**Your objective**
Copy down all of the data underneath, exactly as shown.

**Source excerpt**

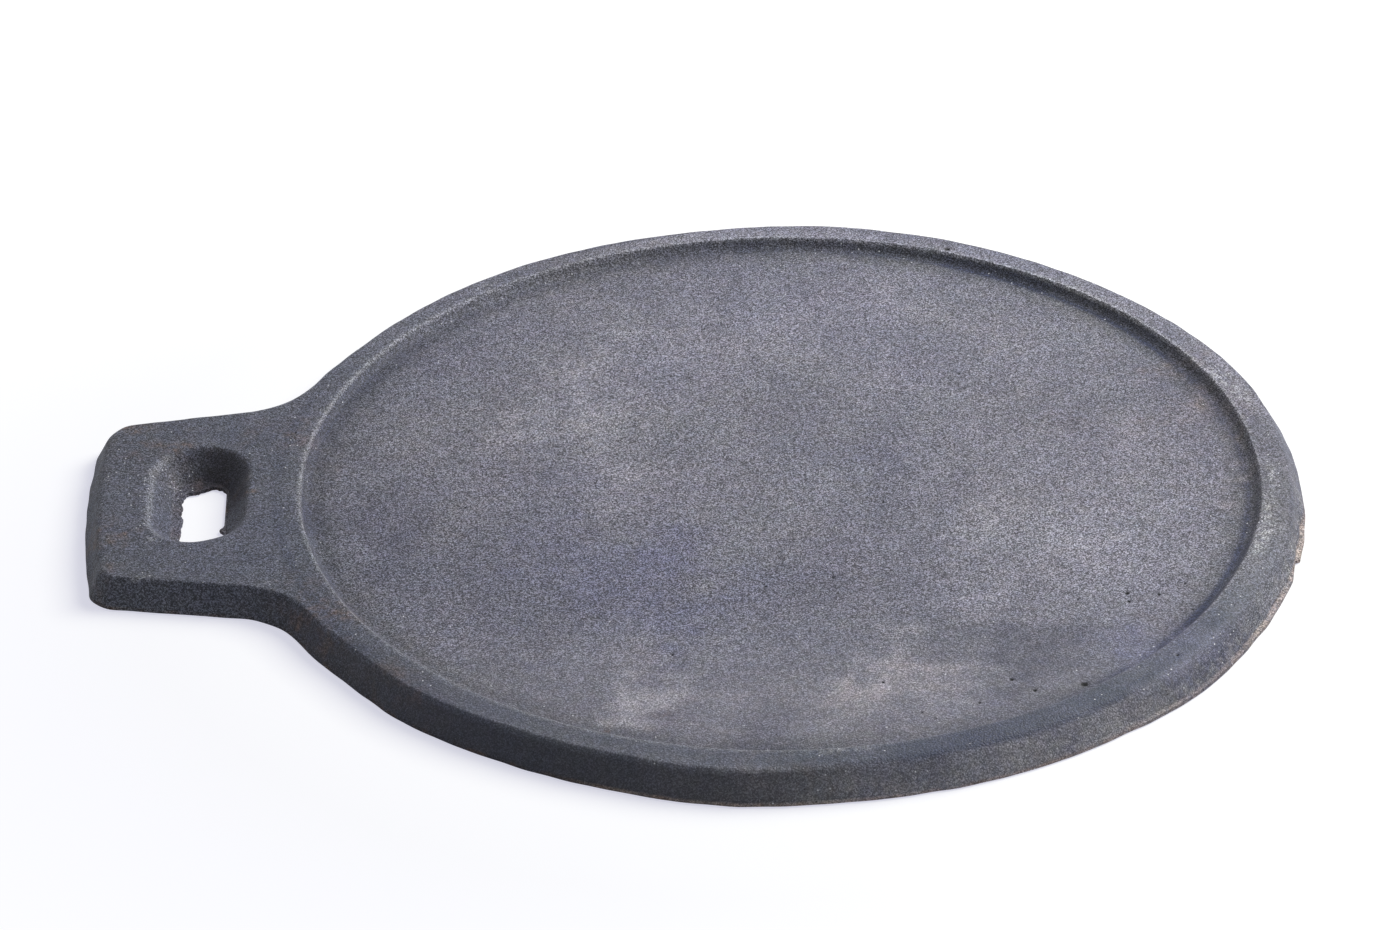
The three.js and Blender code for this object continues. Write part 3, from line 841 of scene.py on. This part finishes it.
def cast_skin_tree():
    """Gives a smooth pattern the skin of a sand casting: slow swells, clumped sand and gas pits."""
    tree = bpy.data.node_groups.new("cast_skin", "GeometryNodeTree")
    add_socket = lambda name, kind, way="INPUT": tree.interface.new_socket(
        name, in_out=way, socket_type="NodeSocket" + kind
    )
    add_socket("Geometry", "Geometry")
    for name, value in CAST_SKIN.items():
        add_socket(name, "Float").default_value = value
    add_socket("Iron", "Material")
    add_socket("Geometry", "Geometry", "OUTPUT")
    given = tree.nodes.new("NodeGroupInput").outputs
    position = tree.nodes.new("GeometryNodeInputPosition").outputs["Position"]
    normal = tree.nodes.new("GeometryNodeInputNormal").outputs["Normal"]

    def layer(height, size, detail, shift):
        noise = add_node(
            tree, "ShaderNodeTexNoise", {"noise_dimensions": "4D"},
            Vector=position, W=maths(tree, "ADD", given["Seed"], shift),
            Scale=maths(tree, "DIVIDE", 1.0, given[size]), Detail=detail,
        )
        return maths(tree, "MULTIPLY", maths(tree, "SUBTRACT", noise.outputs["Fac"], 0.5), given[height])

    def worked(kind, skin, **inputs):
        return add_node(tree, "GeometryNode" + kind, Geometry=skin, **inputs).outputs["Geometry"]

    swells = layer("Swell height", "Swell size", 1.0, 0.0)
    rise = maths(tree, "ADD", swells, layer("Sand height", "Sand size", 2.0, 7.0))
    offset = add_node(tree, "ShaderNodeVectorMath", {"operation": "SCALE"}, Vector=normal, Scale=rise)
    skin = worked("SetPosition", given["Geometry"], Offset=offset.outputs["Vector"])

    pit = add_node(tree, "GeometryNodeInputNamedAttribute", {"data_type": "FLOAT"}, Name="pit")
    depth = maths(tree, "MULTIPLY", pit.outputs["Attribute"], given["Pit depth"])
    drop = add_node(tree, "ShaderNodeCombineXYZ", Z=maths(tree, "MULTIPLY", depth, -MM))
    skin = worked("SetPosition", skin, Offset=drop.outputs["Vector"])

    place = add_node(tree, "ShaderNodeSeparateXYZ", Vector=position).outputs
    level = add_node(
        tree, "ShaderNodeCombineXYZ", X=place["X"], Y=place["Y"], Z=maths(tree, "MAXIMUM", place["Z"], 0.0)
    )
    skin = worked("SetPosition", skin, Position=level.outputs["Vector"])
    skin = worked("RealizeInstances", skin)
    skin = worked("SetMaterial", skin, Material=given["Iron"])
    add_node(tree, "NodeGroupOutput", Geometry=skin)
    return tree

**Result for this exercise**
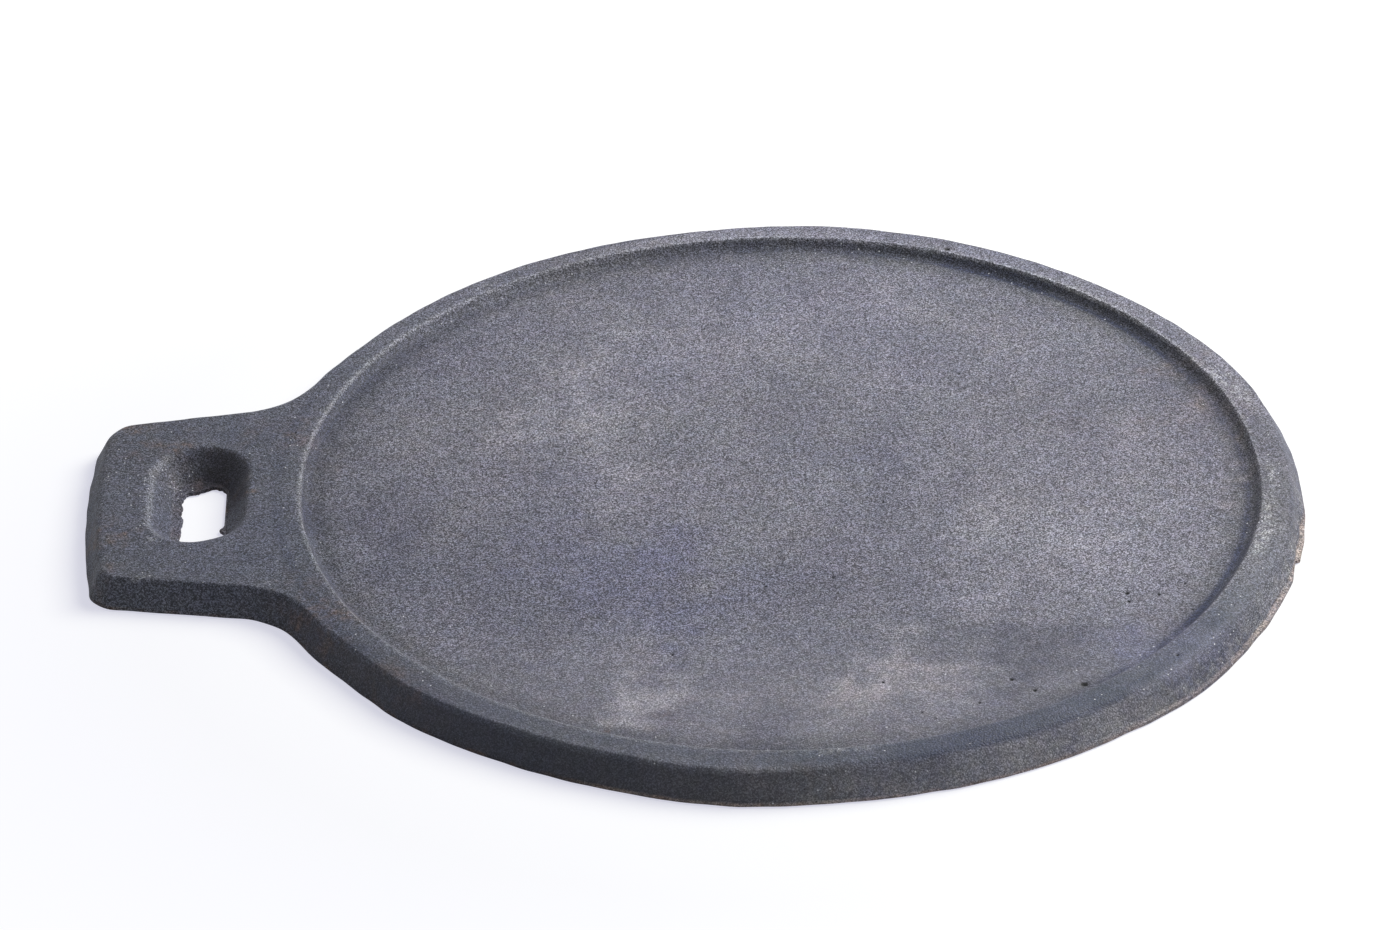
The three.js and Blender code for this object continues. Write part 3, from line 841 of scene.py on. This part finishes it.
def cast_skin_tree():
    """Gives a smooth pattern the skin of a sand casting: slow swells, clumped sand and gas pits."""
    tree = bpy.data.node_groups.new("cast_skin", "GeometryNodeTree")
    add_socket = lambda name, kind, way="INPUT": tree.interface.new_socket(
        name, in_out=way, socket_type="NodeSocket" + kind
    )
    add_socket("Geometry", "Geometry")
    for name, value in CAST_SKIN.items():
        add_socket(name, "Float").default_value = value
    add_socket("Iron", "Material")
    add_socket("Geometry", "Geometry", "OUTPUT")
    given = tree.nodes.new("NodeGroupInput").outputs
    position = tree.nodes.new("GeometryNodeInputPosition").outputs["Position"]
    normal = tree.nodes.new("GeometryNodeInputNormal").outputs["Normal"]

    def layer(height, size, detail, shift):
        noise = add_node(
            tree, "ShaderNodeTexNoise", {"noise_dimensions": "4D"},
            Vector=position, W=maths(tree, "ADD", given["Seed"], shift),
            Scale=maths(tree, "DIVIDE", 1.0, given[size]), Detail=detail,
        )
        return maths(tree, "MULTIPLY", maths(tree, "SUBTRACT", noise.outputs["Fac"], 0.5), given[height])

    def worked(kind, skin, **inputs):
        return add_node(tree, "GeometryNode" + kind, Geometry=skin, **inputs).outputs["Geometry"]

    swells = layer("Swell height", "Swell size", 1.0, 0.0)
    rise = maths(tree, "ADD", swells, layer("Sand height", "Sand size", 2.0, 7.0))
    offset = add_node(tree, "ShaderNodeVectorMath", {"operation": "SCALE"}, Vector=normal, Scale=rise)
    skin = worked("SetPosition", given["Geometry"], Offset=offset.outputs["Vector"])

    pit = add_node(tree, "GeometryNodeInputNamedAttribute", {"data_type": "FLOAT"}, Name="pit")
    depth = maths(tree, "MULTIPLY", pit.outputs["Attribute"], given["Pit depth"])
    drop = add_node(tree, "ShaderNodeCombineXYZ", Z=maths(tree, "MULTIPLY", depth, -MM))
    skin = worked("SetPosition", skin, Offset=drop.outputs["Vector"])

    place = add_node(tree, "ShaderNodeSeparateXYZ", Vector=position).outputs
    level = add_node(
        tree, "ShaderNodeCombineXYZ", X=place["X"], Y=place["Y"], Z=maths(tree, "MAXIMUM", place["Z"], 0.0)
    )
    skin = worked("SetPosition", skin, Position=level.outputs["Vector"])
    skin = worked("RealizeInstances", skin)
    skin = worked("SetMaterial", skin, Material=given["Iron"])
    add_node(tree, "NodeGroupOutput", Geometry=skin)
    return tree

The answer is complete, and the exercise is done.